In un mondo dominato dall’asetticità del digitale, il veneziano Marco Brunello si sente un “clandestino del tempo”. Il suo è un mestiere antico, ormai raro, eppure nonostante lockdown e crisi non si è mai fermato.
«Ho lavorato anche in lockdown». La sua bottega, in via Piave, a Mestre, si chiama appunto “Cartiera Clandestina” ed è un laboratorio nel quale, artigianalmente, produce carta e realizza stampe tipografiche a caratteri mobili. Una tecnica antica, proprio quella con cui Gutenberg realizzò la prima opera a stampa: la Bibbia. E nell’arte tipografica la Repubblica Serenissima primeggiò per secoli. Un’attività che oggi è ormai di nicchia, ma che ha il suo mercato tra gli artisti internazionali ai quali Marco vende la sua produzione di carta fatta su misura.
«Lavorando da solo nel mio laboratorio e vendendo su spedizione – spiega – ho potuto sempre continuare la mia attività, anche durante i periodi di lockdown».
Marco ha inaugurato il suo laboratorio in via Piave proprio pochi mesi prima dell’arrivo del covid: «Ho iniziato senza avere un vero e proprio negozio, prima nel garage di casa e poi in una ex falegnameria in zona Bissuola, costruendo il portafoglio clienti quasi solo grazie al passaparola di chi ha provato la mia carta o chi l’ha “incontrata” nelle opere realizzate con essa. Oltre al livello qualitativo, raggiungibile solo con la fattura artigianale, la particolarità del mio prodotto sta anche nella sua versatilità. È come farsi fare l’abito su misura da un sarto. Mi contattano artisti che mi dicono ‘Ho toccato la tua carta’ e io gliela produco esattamente come la vogliono a seconda della tecnica artistica che desiderano esprimere».
Proposta: un distretto degli artisti in via Piave. Oggi il suo laboratorio ha anche una vetrina e la nuova collocazione è stata una scelta: «I quartieri più meticciati sono anche i più ricchi di fermento culturale. Un terreno ideale per qualsiasi creazione artistica. La zona di Via Piave, proprio per tutto questo, è il posto ideale per un laboratorio come il mio, assolutamente in controtendenza. Sono convinto che questa zona della città abbia molte potenzialità che ricalcano quelle che aveva all’inizio del ‘900. Qui c’è un pezzo di storia di Mestre. E proprio l’arte potrebbe farla diventare un nuovo punto di riferimento: perché non pensare a sviluppare proprio qui un distretto degli artisti?».

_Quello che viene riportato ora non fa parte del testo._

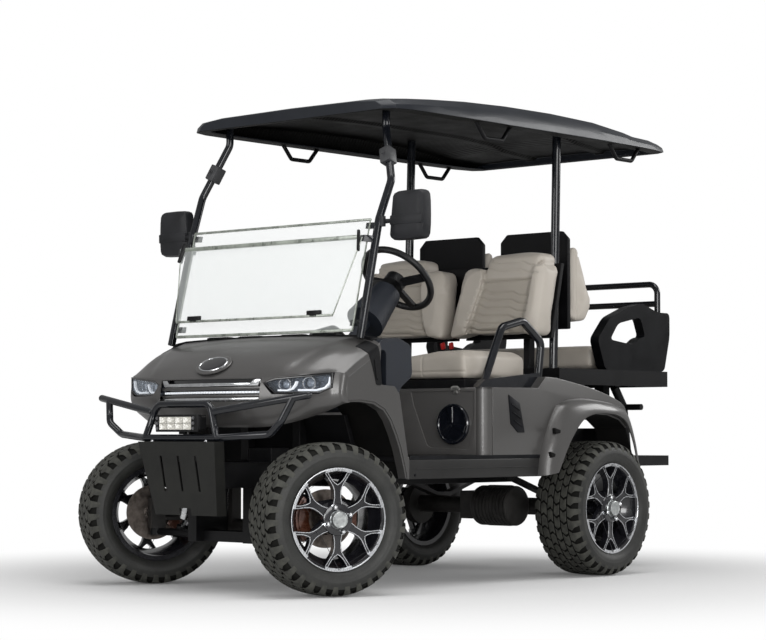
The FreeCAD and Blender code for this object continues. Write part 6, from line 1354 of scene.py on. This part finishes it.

# Light bar: a finned black housing on the hoop with two rows of four reflector cells, whose glow is a painted
# reflection, end plates, side brackets and their bolts.
bm = bmesh.new()
ring_plate(
    bm, (
        (-0.118, 0.6225), (0.118, 0.6225), (0.121, 0.640), (0.121, 0.673), (0.118, 0.6895), (-0.118, 0.6895),
        (-0.121, 0.673), (-0.121, 0.640)
    ),
    (
        (-0.100, 0.6305), (0.078, 0.6305), (0.080, 0.640), (0.080, 0.673), (0.078, 0.6815), (-0.100, 0.6815),
        (-0.102, 0.673), (-0.102, 0.640)
    ),
    1.140 + SHIFT, 1.159 + SHIFT,
)
plate(
    bm, ((-0.104, 0.628), (0.104, 0.628), (0.104, 0.684), (-0.104, 0.684)), 1.124 + SHIFT, 1.142 + SHIFT, "YZ",
    0.001, 1
)
for fin in range(9):
    z = 0.6260 + fin * 0.0072
    plate(
        bm, ((-0.116, z), (0.116, z), (0.116, z + 0.0032), (-0.116, z + 0.0032)), 1.115 + SHIFT, 1.142 + SHIFT,
        "YZ"
    )
for side in (1, -1):
    plate(
        bm, set_back(((1.117, 0.632), (1.153, 0.632), (1.153, 0.680), (1.117, 0.680))), 0.1185 * side,
        0.1219 * side, "XZ", 0.001, 1
    )
plate(
    bm, ((-0.016, 0.6135), (0.016, 0.6135), (0.016, 0.626), (-0.016, 0.626)), 1.117 + SHIFT, 1.133 + SHIFT,
    "YZ", 0.001, 1
)
for y in (0.091, -0.110):
    for z in (0.636, 0.656, 0.676):
        bolt(bm, (1.1585 + SHIFT, y, z), FORWARD, 0.0042, 1)
for column in range(4):
    for row in range(2):
        y = -0.0795 + column * 0.0445
        z = 0.6435 + row * 0.0250
        ring = (
            (y - 0.0215, z - 0.0120), (y + 0.0215, z - 0.0120), (y + 0.0215, z + 0.0120),
            (y - 0.0215, z + 0.0120)
        )
        core = (
            (y - 0.0100, z - 0.0055), (y + 0.0100, z - 0.0055), (y + 0.0100, z + 0.0055),
            (y - 0.0100, z + 0.0055)
        )
        own = bmesh.new()
        low = [own.verts.new((1.1435 + SHIFT, a, b)) for a, b in core]
        high = [own.verts.new((1.1555 + SHIFT, a, b)) for a, b in ring]
        edges = [own.edges.new((r[i], r[(i + 1) % 4])) for r in (low, high) for i in range(4)]
        bmesh.ops.bridge_loops(own, edges=edges)
        own.faces.new(low)
        faced(own, Vector((1, 0, 0)))
        painted(own.faces, 2)
        join(bm, own)
built("light_bar_unit", bm, "chassis", [powder_black, bolt_steel, reflector_painted_glint], 32, ["light_bar"])

# Canopy struts and mirrors: bent black tube with grey clamp blocks under the roof, and grained black
# mirror housings on short arms, each with a raised band across its back.
clamp_grey = worn_finish(
    "clamp_grey", (0.030, 0.031, 0.033), (0.050, 0.051, 0.054), (0.4, 0.55), 900, 0.0005, patch=18
)
rounded_copy("strut_tubes", "canopy_struts", 0.0, [guard_gloss], crease=50)
bm = bmesh.new()
for side in (1, -1):
    own = bmesh.new()
    plate(own, ((-0.026, -0.034), (0.026, -0.034), (0.026, 0.034), (-0.026, 0.034)), -0.024, 0.024, "XZ", 0.004, 2)
    splay = Matrix.Rotation(math.radians(20 * side), 4, "X")
    rake = Matrix.Rotation(math.radians(-18), 4, "Y")
    turn = Matrix.Translation((0.4735 + SHIFT, 0.488 * side, 1.719)) @ rake @ splay
    bmesh.ops.transform(own, verts=own.verts, matrix=turn)
    bolt(own, turn @ Vector((0.034, 0, 0)), turn.to_3x3().to_4x4() @ FORWARD, 0.005)
    join(bm, own)
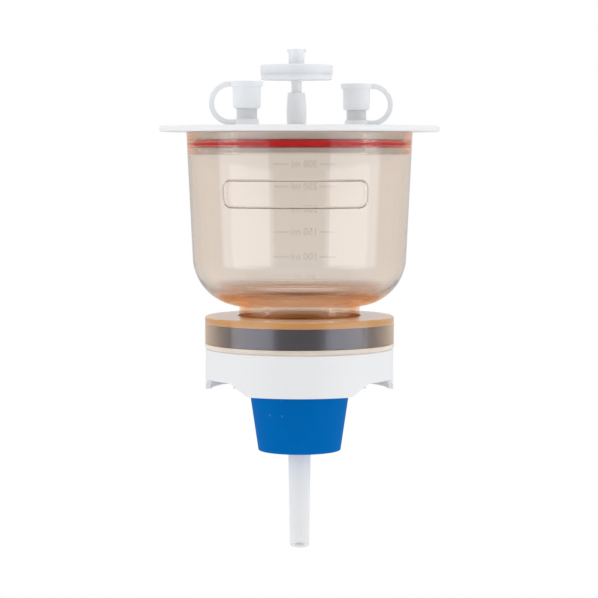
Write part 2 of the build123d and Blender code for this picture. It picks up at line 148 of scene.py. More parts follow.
class Graph:
    """A node tree of a material or a world, built node by node."""

    def __init__(self, owner):
        owner.use_nodes = True
        self.tree = owner.node_tree
        self.tree.nodes.clear()

    def add(self, kind, settings=None, inputs=None):
        node = self.tree.nodes.new(kind)
        for name, value in (settings or {}).items():
            setattr(node, name, value)
        for name, value in (inputs or {}).items():
            if isinstance(value, Term):
                self.tree.links.new(value.socket, node.inputs[name])
            else:
                node.inputs[name].default_value = value
        return Outputs(self, node)

    def place(self):
        """Where a point lies in the part's own frame."""
        return self.add("ShaderNodeTexCoord")["Object"]

    def split(self, vector):
        parts = self.add("ShaderNodeSeparateXYZ", None, {"Vector": vector})
        return parts["X"], parts["Y"], parts["Z"]

    def noise(self, size, detail=2.0, stretch=(1, 1, 1), roughness=0.5):
        """Soft noise from 0 to 1 with features of about the given size."""
        moved = self.add("ShaderNodeMapping", None, {"Vector": self.place(), "Scale": stretch})
        values = {
            "Vector": moved["Vector"],
            "Scale": 1 / size,
            "Detail": detail,
            "Roughness": roughness,
        }
        return self.add("ShaderNodeTexNoise", None, values)["Fac"]

    def specks(self, size, share):
        """Small round spots, 1 in a spot and 0 between, on a share of the cells."""
        cells = self.add("ShaderNodeTexVoronoi", None, {"Vector": self.place(), "Scale": 1 / size})
        drawn, _, _ = self.split(cells["Color"])
        return (cells["Distance"] < 0.25) * (drawn < share)

    def blend(self, factor, first, second):
        settings = {"data_type": "RGBA", "clamp_factor": True}
        made = self.add("ShaderNodeMix", settings, {0: factor, 6: opaque(first), 7: opaque(second)})
        return Term(self, made.node.outputs[2])

    def bump(self, height, depth, under=None):
        values = {"Height": height, "Distance": depth, "Strength": 1.0}
        if under is not None:
            values["Normal"] = under
        return self.add("ShaderNodeBump", None, values)["Normal"]


def opaque(colour):
    """A colour with the alpha that a colour socket wants, or a link as it is."""
    return colour if isinstance(colour, Term) else (*colour, 1.0)


def shaded(colour, share):
    """A colour made darker or lighter by one factor."""
    return tuple(share * part for part in colour)


def finish_of(name, surface, volume=None, cloud=None):
    """A material from the values of its principled shader, of its absorbing inside if it has one,
    and of the cloudy shader that shows on a share of it."""
    material = bpy.data.materials.new(name)
    graph = Graph(material)
    shader = graph.add("ShaderNodeBsdfPrincipled", None, surface(graph))["BSDF"]
    if cloud:
        share, values = cloud(graph)
        cloudy = graph.add("ShaderNodeBsdfPrincipled", None, values)["BSDF"]
        shader = graph.add("ShaderNodeMixShader", None, {0: share, 1: shader, 2: cloudy})["Shader"]
    links = {"Surface": shader}
    if volume:
        links["Volume"] = graph.add("ShaderNodeVolumeAbsorption", None, volume)["Volume"]
    graph.add("ShaderNodeOutputMaterial", None, links)
    return material


# Sizes and colours ------------------------------------------------------------------------------


def length(name, description, default):
    return FloatProperty(name=name, description=description, default=default * MM, unit="LENGTH")


def number(name, description, default):
    return FloatProperty(name=name, description=description, default=default)


def degrees(name, description, default):
    turn = math.radians(default)
    return FloatProperty(name=name, description=description, default=turn, subtype="ANGLE")


def colour(name, description, default):
    return FloatVectorProperty(
        name=name, description=description, default=default, subtype="COLOR", size=3, min=0, max=1
    )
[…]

I social sposano un mondo “anacronistico”. Marco lo sogna perché si sente solo in parte un artigiano: lui è un artista “verbo-visuale” impegnato cioè nel dare valore visivo alla parola stampata. «Sono diventato cartaio – spiega – per ricerca personale. Anche se utilizzo i social per promuovere la mia attività, il mio è un mondo anacronistico, un mondo non ancora fagocitato dal digitale in cui le persone continuano a utilizzare la carta».
Carta che si crea, si annusa, ti tocca e si dipinge o si scrive a mano. «Nel tempo le cartiere sono diminuite, alcune tra quelle storiche sono fallite e hanno lasciato dei vuoti di mercato. È qui che ci inseriamo noi artigiani “fuori dal tempo”. Siamo ormai in pochi in Europa: io ne conosco solo 5 che fanno il mio mestiere di cartaio e tipografo. Resistiamo».